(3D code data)
▼▼▼

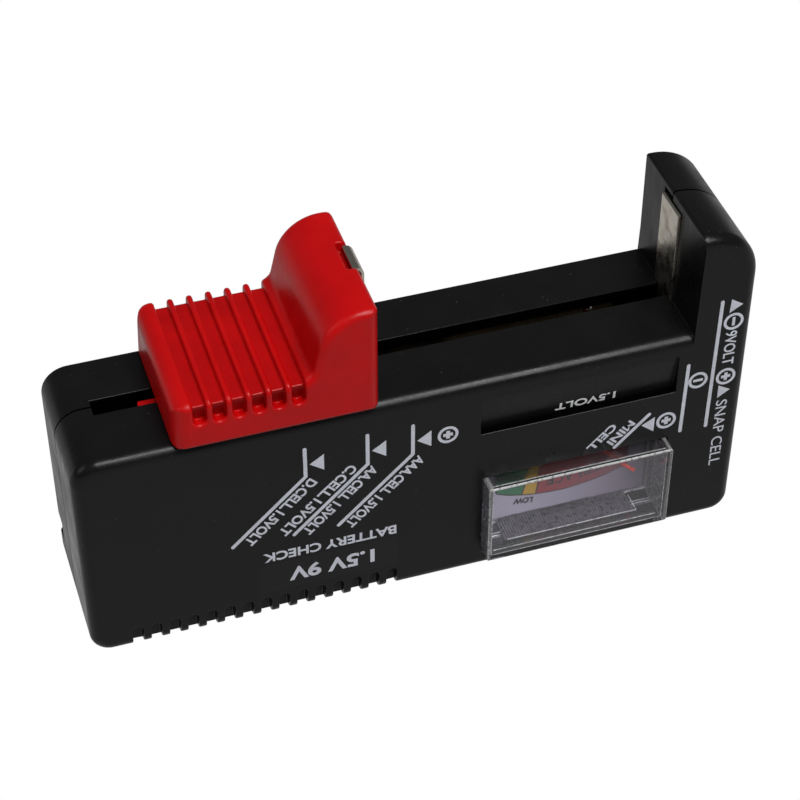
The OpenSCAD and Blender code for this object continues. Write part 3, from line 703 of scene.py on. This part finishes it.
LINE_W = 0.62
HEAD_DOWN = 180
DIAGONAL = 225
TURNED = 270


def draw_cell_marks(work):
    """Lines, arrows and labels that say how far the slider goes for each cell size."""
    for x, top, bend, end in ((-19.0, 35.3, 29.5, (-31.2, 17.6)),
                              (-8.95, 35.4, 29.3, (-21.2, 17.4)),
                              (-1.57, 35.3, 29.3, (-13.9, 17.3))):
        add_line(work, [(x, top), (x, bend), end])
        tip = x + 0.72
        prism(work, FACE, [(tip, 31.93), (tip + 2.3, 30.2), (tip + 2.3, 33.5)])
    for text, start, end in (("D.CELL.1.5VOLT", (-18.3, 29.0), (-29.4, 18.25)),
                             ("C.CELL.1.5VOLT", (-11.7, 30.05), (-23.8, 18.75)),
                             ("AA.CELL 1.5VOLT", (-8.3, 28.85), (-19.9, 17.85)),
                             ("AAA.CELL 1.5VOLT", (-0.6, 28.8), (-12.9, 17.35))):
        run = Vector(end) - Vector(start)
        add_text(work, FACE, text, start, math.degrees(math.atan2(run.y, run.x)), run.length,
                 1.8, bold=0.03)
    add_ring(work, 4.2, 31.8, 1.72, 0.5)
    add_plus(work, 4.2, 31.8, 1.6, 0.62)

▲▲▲
▼▼▼

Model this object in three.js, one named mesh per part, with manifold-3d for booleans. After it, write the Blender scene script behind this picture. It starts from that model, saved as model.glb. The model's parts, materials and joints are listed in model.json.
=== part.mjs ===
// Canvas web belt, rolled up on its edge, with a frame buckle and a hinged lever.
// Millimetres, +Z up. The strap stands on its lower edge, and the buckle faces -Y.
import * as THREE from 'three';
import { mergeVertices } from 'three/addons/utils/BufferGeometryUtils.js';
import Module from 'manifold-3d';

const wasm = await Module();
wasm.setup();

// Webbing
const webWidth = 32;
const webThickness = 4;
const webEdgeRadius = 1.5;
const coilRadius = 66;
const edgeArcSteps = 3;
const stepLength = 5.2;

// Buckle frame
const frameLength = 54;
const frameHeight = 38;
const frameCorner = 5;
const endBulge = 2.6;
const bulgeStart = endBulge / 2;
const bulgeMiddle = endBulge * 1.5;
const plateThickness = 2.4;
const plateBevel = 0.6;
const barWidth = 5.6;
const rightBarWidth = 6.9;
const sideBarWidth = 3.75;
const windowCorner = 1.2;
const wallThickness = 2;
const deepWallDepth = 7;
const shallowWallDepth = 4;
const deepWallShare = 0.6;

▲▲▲

Exercise |
From the entries above, copy out every line where the string "with" appears.

Solution |
Model this object in three.js, one named mesh per part, with manifold-3d for booleans. After it, write the Blender scene script behind this picture. It starts from that model, saved as model.glb. The model's parts, materials and joints are listed in model.json.
// Canvas web belt, rolled up on its edge, with a frame buckle and a hinged lever.